= Postage stamps and postal history of Mali =

A 1963 stamp of Mali

This is a survey of the postage stamps and postal history of Mali.

Mali is a landlocked country in Western Africa bordering Algeria to the north, Niger to the east, Burkina Faso and the Côte d'Ivoire to the south, Guinea to the south-west, and Senegal and Mauritania to the west. Its size is just over 1,240,000 km² with a population more than 14 million. Its capital is Bamako.
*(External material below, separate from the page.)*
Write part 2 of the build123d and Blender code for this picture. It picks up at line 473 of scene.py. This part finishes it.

The Mali Republic was created in September 1960 and occupies roughly the same territory as the former French Sudan. It replaced the previous, short lived, Mali Federation between French Sudan and Senegal.

==Before 1959==
From 1894 to 1902, the colony of French Sudan used the general issues of the French colonies (Alpheus Dubois and Group types) with the name of the colony. In 1903, the group-type stamps were marked "SENEGAMBIA AND NIGER", the new name of the colony. In 1906, new stamps were issued marked "Upper Senegal and Niger", a state which came into existence in 1904, with varied illustrations including colonial personalities: General Louis Faidherbe and Governor General Noël Ballay in 1906 and a Tuareg horseman in 1914. All the above stamps of this colony with its successive names became uncommon for letters until 1920.
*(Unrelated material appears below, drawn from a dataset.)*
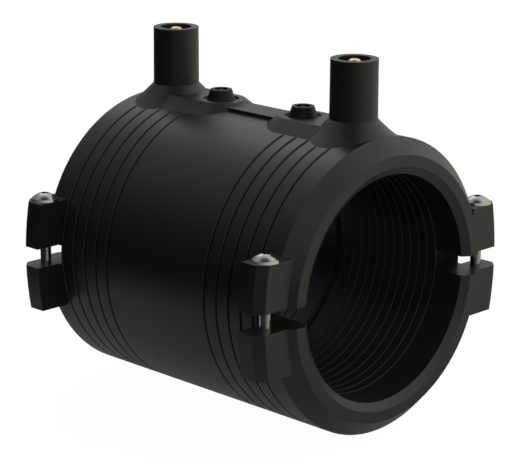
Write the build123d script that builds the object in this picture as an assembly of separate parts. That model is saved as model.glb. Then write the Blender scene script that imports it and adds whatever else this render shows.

In 1920, Upper Senegal and Niger became French Sudan and some of its regions became Upper Volta and Niger. The Tuareg horseman stamps were widely used in these three colonies until the late 1920s. From 1931 to 1944, the subjects were the Colonial Exhibition of 1931, Pierre and Marie Curie, the explorer René Caillié or the anniversary of the storming of the Bastille. But the subjects of the issues from 1931 became the most common. They include a Fulani milkmaid, the door of the Djenne residence, and a boatman on the river Niger. From 1944 to 1959, the French West Africa issues were used in the French Sudan.

==Mali Federation==
The first stamps of the Mali Federation were issued on 7 November 1959. In 1959 and early 1960 nine stamps were issued in the name of the short-lived Federation of Mali which consisted of Senegal and French Sudan. They depict symbols of the Federation with a series of fish and a common issue with some other of former French colonies in Africa. But tensions quickly arose between the two states of the new federation. Senegal then seceded, while the former Sudan retained the name of Mali, as well as the use of the Federation stamps. The stamps of the defunct federation are rare on letters, especially as in 1961 the remaining stock was overprinted "RÉPUBLIQUE DU MALI".

==Mali Republic==
The first stamps of the Mali Republic were issued in September 1960. The first two definitive issues were the presidents of the Republic of Mali: Mamadou Konaté and Modibo Keïta, the third representing the anniversary of independence. Mali's stamp represented local issues include economic activities, flora and fauna, traditions. International issues soon appeared: the Olympics and the anniversaries of the presidents of the United States. From 1964, initiatives to overcome locusts led to three issues.